Saturday, May 21, 2011

Gross Miscalculation.......

Every month for the last ten plus years I have held a meeting with my Store Managers and key people to review sales, introduce new people and products, and make any important announcements. These meetings, though only a couple of hours long, required tons of preparation and an energetic presentation on my part. For the last year, as my symptoms became more difficult to manage, I grew to dread the event.

It is difficult to mask dread and be a motivational speaker.

In preparing my Power Point slides for our May meeting I inserted this image at the end of my presentation with the intent of announcing that this was to be MY last meeting. As I rehearsed my thoughtful, inspirational, motivatingly instructional (in my mind) spiel, I would inevitably reach the final "That's all Folks" slide and my emotions would begin to swell at the thought that such a meaningful part of my life was about to end.

Many (most) men define themselves by what they do for a living. Indeed, historically, even our surnames were derived from our jobs: Shoemaker, Carpenter, even Smith (skilled-worker). Choosing to quit work under ANY circumstance would have been difficult for me. Now it is nearly intolerable.

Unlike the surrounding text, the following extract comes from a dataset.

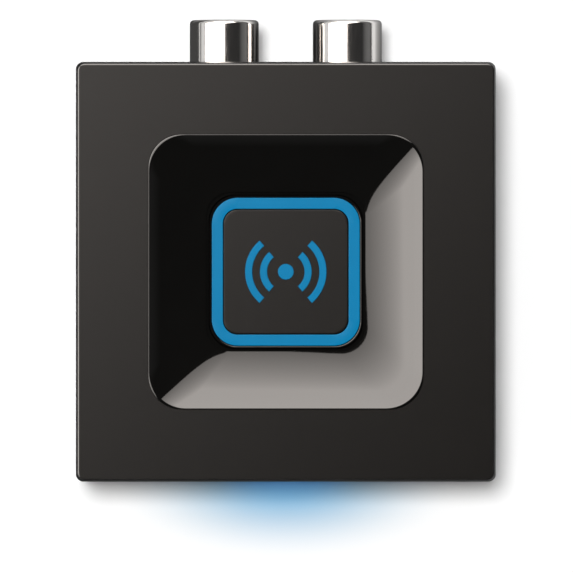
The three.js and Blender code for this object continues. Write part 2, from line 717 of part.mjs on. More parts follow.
const crystal = () =>
  joined(
    raised(roundedShape(5.5, 2.25, 2.2), 0, 0.5, 0, FINE),
    raised(roundedShape(5.0, 1.8, 1.75), 0.4, 3.5, 0, FINE),
  );

const inductor = () =>
  joined(
    raised(roundedShape(2.4, 2.4, 0.6), 0, 0.8),
    post(0, 0, 1.6, 0.7, 2.0, 12),
    raised(roundedShape(2.4, 2.4, 1.1), 1.9, 2.6),
  );

const diode = () =>
  joined(
    blockAt(0, 0, 4.3, 2.6, 0.2, 2.2),
    ...[-1, 1].map((side) => blockAt(side * 2.2, 0, 1.3, 1.6, 0, 0.9)),
  );

const chipResistor = () =>
  joined(
    blockAt(0, 0, 1.5, 1.2, 0.05, 0.5),
    ...[-1, 1].map((side) => blockAt(side * 0.85, 0, 0.35, 1.25, 0, 0.55)),
  );

const statusLed = () => blockAt(0, 0, LED.width, LED.depth, -LED.height, 0);

const RADIO = { x: -12, y: -9, width: 12, depth: 15, thick: 0.8 };

const radioBoard = () => blockAt(0, 0, RADIO.width, RADIO.depth, 0, RADIO.thick);

// The shield is a drawn can with a rounded lid, open underneath.
function radioShield() {
  const low = RADIO.thick + GAP;
  return carved(
    raised(roundedShape(4.8, 4.3, 0.5), low, low + 1.7),
    raised(roundedShape(4.6, 4.1, 0.4), low - 1, low + 1.5),
  ).translate(0, 2.4, 0);
}

// The printed antenna: a copper track that folds to and fro across the end of the radio board.
function radioAntenna() {
  const low = RADIO.thick + 0.02;
  const high = low + 0.1;
  const fold = { count: 6, pitch: 1.6, width: 0.5, length: 3.0, y: -5.4 };
  const left = (-fold.count * fold.pitch) / 2;
  const runs = Array.from({ length: fold.count + 1 }, (_, i) =>
    blockAt(left + i * fold.pitch, fold.y, fold.width, fold.length, low, high),
  );
  const turns = Array.from({ length: fold.count }, (_, i) => {
    const y = fold.y + ((i % 2 ? -1 : 1) * fold.length) / 2;
    return blockAt(left + (i + 0.5) * fold.pitch, y, fold.pitch + fold.width, fold.width, low, high);
  });
  return joined(...runs, ...turns);
}

// ---------------------------------------------------------------- assembly

function casing() {
  const group = new THREE.Group();
  addPart(group, "top_housing", topHousing(), softBlack);
  addPart(group, "base_cover", baseCover(), baseBlack);
  addPart(group, "base_pad", basePad(), rubber);
  addPart(group, "dish_bezel", dishBezel(), glossBlack);
  addPart(group, "light_guide", lightGuide(), clear);
  SCREW_SPOTS.forEach(([x, y], i) => addPart(group, `base_screw_${i + 1}`, baseScrew(), steel, [x, y, 0]));
  return group;
}

function button() {
  const group = new THREE.Group();
  addPart(group, "button_carrier", buttonCarrier(), glossBlack);
  addPart(group, "button_ring", buttonRing(), blue);
  addPart(group, "button_cap", buttonCap(), capBlack);
  addPart(group, "button_icon", buttonIcon(), blue);
  return group;
}

function sockets() {
  const group = new THREE.Group();
  addPart(group, "rear_panel", rearPanel(), glossBlack);
  addPart(group, "phono_block", phonoBlock(), jackBlack);
  const colours = { left: whitePlastic, right: redPlastic };
  Object.entries(colours).forEach(([side, colour]) => {
    const axis = [side === "left" ? -PHONO_X : PHONO_X, SOCKET_FACE, PHONO_HEIGHT];
    addPart(group, `phono_shell_${side}`, phonoShell(), nickel, axis);
    addPart(group, `phono_insulator_${side}`, phonoInsulator(), colour, axis);
    addPart(group, `phono_contact_${side}`, phonoContact(), nickel, axis);
  });

  const audioAxis = [-SMALL_JACK_X, SOCKET_FACE, SMALL_JACK_HEIGHT];
  addPart(group, "audio_jack_body", audioJackBody(), jackBlack, audioAxis);
  addPart(group, "audio_jack_ferrule", jackNose(AUDIO.bore), nickel, audioAxis);
  Object.entries(LEAF_SPOTS).forEach(([name, y], i) => {
    const position = [-SMALL_JACK_X, SOCKET_FACE + y, SMALL_JACK_HEIGHT];
    addPart(group, name, leafContact(leafSide(i)), gold, position);
  });

  const powerAxis = [SMALL_JACK_X, SOCKET_FACE, SMALL_JACK_HEIGHT];
  addPart(group, "power_jack_body", powerJackBody(), jackBlack, powerAxis);
  addPart(group, "power_jack_nose", jackNose(POWER.bore), jackBlack, powerAxis);
  addPart(group, "power_jack_pin", powerPin(), nickel, powerAxis);
  addPart(group, "power_jack_spring", powerSpring(), gold, powerAxis);
  return group;
}

function electronics() {
  const group = new THREE.Group();
  const onBoard = (x, y) => [x, y, BOARD_TOP + GAP];
  addPart(group, "main_board", mainBoard(), boardGreen);
  addPart(group, "switch_body", switchBody(), jackBlack);
  addPart(group, "switch_frame", switchFrame(), tin);
  addPart(group, "switch_dome", switchDome(), steel);
  addPart(group, "switch_plunger", switchPlunger(), chipBlack);

  const radio = new THREE.Group();
  radio.position.set(...onBoard(RADIO.x, RADIO.y));
  addPart(radio, "radio_board", radioBoard(), boardGreen);
  addPart(radio, "radio_shield", radioShield(), tin);
  addPart(radio, "radio_antenna", radioAntenna(), gold);
  group.add(radio);

  addPart(group, "converter_chip", chip(5.0, 4.4, 1.1, 7, 0.65), chipBlack, onBoard(8.2, -9.6));
  addPart(group, "amplifier_chip", chip(4.9, 3.9, 1.5, 4, 1.27), chipBlack, onBoard(8.6, 4.2));
  addPart(group, "voltage_regulator", regulator(), chipBlack, onBoard(16.6, -2.4));
  addPart(group, "crystal", crystal(), tin, onBoard(0.2, -15.6));
  addPart(group, "inductor", inductor(), chipBlack, onBoard(18.2, -8.6));
  addPart(group, "protection_diode", diode(), chipBlack, onBoard(14.6, 5.2));
  const capSpots = [
    [15.0, -14.2],
    [9.0, -16.4],
    [-9.4, 5.6],
    [-15.4, 3.4],
  ];
  capSpots.forEach(([x, y], i) => {
    addPart(group, `capacitor_${i + 1}`, capacitor(), aluminium, onBoard(x, y));
  });
  const resistorSpots = [
    [3.6, -5.2],
    [3.6, -7.4],
    [12.8, -8.2],
    [12.8, -10.4],
    [4.2, 6.6],
    [-4.2, 6.6],
    [-3.6, -8.6],
  ];
  resistorSpots.forEach(([x, y], i) => {
    addPart(group, `resistor_${i + 1}`, chipResistor(), ceramicTan, onBoard(x, y));
  });
  addPart(group, "status_led", statusLed(), whitePlastic, [0, LED.y, BOARD_BOTTOM - GAP]);
  return group;
}

const receiver = new THREE.Group();
receiver.add(casing(), button(), sockets(), electronics());

export default receiver;
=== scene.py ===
import math

import bmesh
import bpy
from mathutils import Matrix, Vector


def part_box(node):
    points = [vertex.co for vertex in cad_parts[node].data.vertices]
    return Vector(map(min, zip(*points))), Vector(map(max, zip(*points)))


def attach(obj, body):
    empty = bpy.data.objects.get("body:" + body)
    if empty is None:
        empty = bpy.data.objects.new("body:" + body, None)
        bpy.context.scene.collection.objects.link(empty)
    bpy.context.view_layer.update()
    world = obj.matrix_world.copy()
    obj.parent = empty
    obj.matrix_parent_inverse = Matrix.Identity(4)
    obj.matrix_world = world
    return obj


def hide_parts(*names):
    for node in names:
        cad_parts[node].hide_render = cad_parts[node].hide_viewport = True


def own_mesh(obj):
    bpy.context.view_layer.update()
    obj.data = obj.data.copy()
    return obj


# A desktop wireless audio receiver: fine shells, button, sockets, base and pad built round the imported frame,
# with a procedural material for every piece. Shapes are drawn in millimetres with Z up and the rear at +Y,
# and scaled to metres at the end.

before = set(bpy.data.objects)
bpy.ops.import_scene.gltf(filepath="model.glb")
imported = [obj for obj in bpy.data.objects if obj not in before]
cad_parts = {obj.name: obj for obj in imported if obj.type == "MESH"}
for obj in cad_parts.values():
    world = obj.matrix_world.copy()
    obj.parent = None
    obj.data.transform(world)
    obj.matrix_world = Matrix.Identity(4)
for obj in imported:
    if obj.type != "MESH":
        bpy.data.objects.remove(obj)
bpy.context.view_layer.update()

MM = 0.001


def box_of(node):
    """The lowest and highest corner of a CAD node, in millimetres."""
    low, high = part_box(node)
    return low / MM, high / MM


# ---------------------------------------------------------------- sizes taken from the frame

HOUSING_LOW, HOUSING_HIGH = box_of("top_housing")
BODY_HALF = HOUSING_HIGH.x
TOP = HOUSING_HIGH.z
PARTING = HOUSING_LOW.z
BASE_LOW, BASE_HIGH = box_of("base_cover")
BASE_HALF = -BASE_LOW.y
BASE_BOTTOM = BASE_LOW.z
SILL_TOP = BASE_HIGH.z
SILL_HALF_DEPTH = BASE_HIGH.y
PAD_HIGH = box_of("base_pad")[1]
BEZEL_LOW, BEZEL_HIGH = box_of("dish_bezel")
RIM_TOP = BEZEL_HIGH.z
COLLAR_BOTTOM = BEZEL_LOW.z
CARRIER_LOW, CARRIER_HIGH = box_of("button_carrier")
BUTTON_TOP = CARRIER_HIGH.z
RING_LOW, RING_HIGH = box_of("button_ring")
CAP_LOW, CAP_HIGH = box_of("button_cap")
ICON_LOW, ICON_HIGH = box_of("button_icon")
PANEL_LOW, PANEL_HIGH = box_of("rear_panel")
GUIDE_LOW, GUIDE_HIGH = box_of("light_guide")
SCREW_NODES = [name for name in sorted(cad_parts) if name.startswith("base_screw")]

# ---------------------------------------------------------------- sizes inside those boxes, in millimetres

GAP = 0.05  # clearance between pieces that touch
SEAM = 0.02  # joint line between the housing and the bezel
SLIDE = 0.15  # running gap round the button
OVER = 1.0  # how far a cutting tool reaches past what it cuts

WALL = 2.0  # thickness of the housing's walls and roof
ROOF = TOP - WALL
INSIDE = BODY_HALF - WALL
CORNER = 0.9  # radius of the upright corners
EDGE = 0.27  # rounding of the housing's top edge
DRAFT = 0.18  # how far the wall leans in over its shoulder
SHOULDER = 1.0  # height of that leaning stretch

BASE_FLOOR = 3.0  # upper face of the base plate
BASE_ROOT = 2.5  # where the pieces that stand on the base plate start, inside it
BOARD_SEAT = 4.95  # top of the base's rim and stands, which carry the board
PAD_CORNER = 5.0
BOSS_RADIUS = 2.4  # of the housing's screw bosses
PILOT_RADIUS = 1.0

RIM_HALF = 16.62  # half width of the bezel's proud rim
RIM_CORNER = 4.0
CREST_CORNER = 4.45  # corner radius of the rim's crest, where it turns down into the dish
RIM_ROUND = 0.08
DISH_OUTER = math.radians(32.5)  # slope of the dish at the rim
DISH_INNER = math.radians(3)  # slope of the dish beside the button
DISH_START = 9.66  # half width of the dish's inner edge, across the shadow gap from the button
DISH_START_CORNER = 3.0
SHADOW_GAP_DEPTH = 1.0

BUTTON_HALF = 9.2
BUTTON_CORNER = 3.1
RING_CORNER = 3.15
RING_INNER = 7.6  # half width of the ring's opening
CAP_CORNER = 1.65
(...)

I finally decided that I would only use the slide and make the announcement if I felt I was in a state of mind where I could say the words with strength, enthusiasm, and with a smile on my face. I made a gross miscalculation!

The meeting went well. I was prepared and had the self confidence that comes only from experience. As I finished the final topic I took measure of my self-control and made the decision to say the words out loud. The slide flashed onto the screen and I said, "This will be the last meeting that I'll attend." I continued as if my voice was coming from a place in me that could not feel. I explained that I had other things in my life that I needed to accomplish in the time I had left and closed with a "That's all Folks."

For a brief moment I thought I'd made it through the ordeal unscathed. I had never considered the impact my words would have on the men in the room. Some were more than co-workers. Some were friends. Some I had mentored, others I had coached through difficult times in their lives . One was my son.

One by one they came to me with hugs, handshakes, and halting words that I cannot recall. The floodgates opened. I turned and faced the wall lest they see their leader crumble.



  1. I'm so sorry you had to prepare such a talk, knowing it would be the last - but I'm so glad you got to make one last captivating, inspiring presentation. And I'm quite sure it won't be the last meaningful thing you accomplish and live. You take good care.

  2. My mother was diagnosed with cbgd in 2006. Thank you for being an inspiration.

  3. Headstrong,
    Thank you. I DO have a couple of things I hope to accomplish,

    I'm so sorry about your Mother. If I was going to offer ANY advice it would be to smile often. It lifts our spirits to know there is happiness in your heart. Hearing my wife's laughter lifts my soul.

  4. Save your fork, CW!! The BEST is yet to come! :)
    (Share that sentiment with your SUPERwife and you'll hear more than laughter! You'll SEE pure JOY!!) :)

  5. You were brave to make such a presentation and brave to post about it. I hope the saying is true that as one door closes, another opens.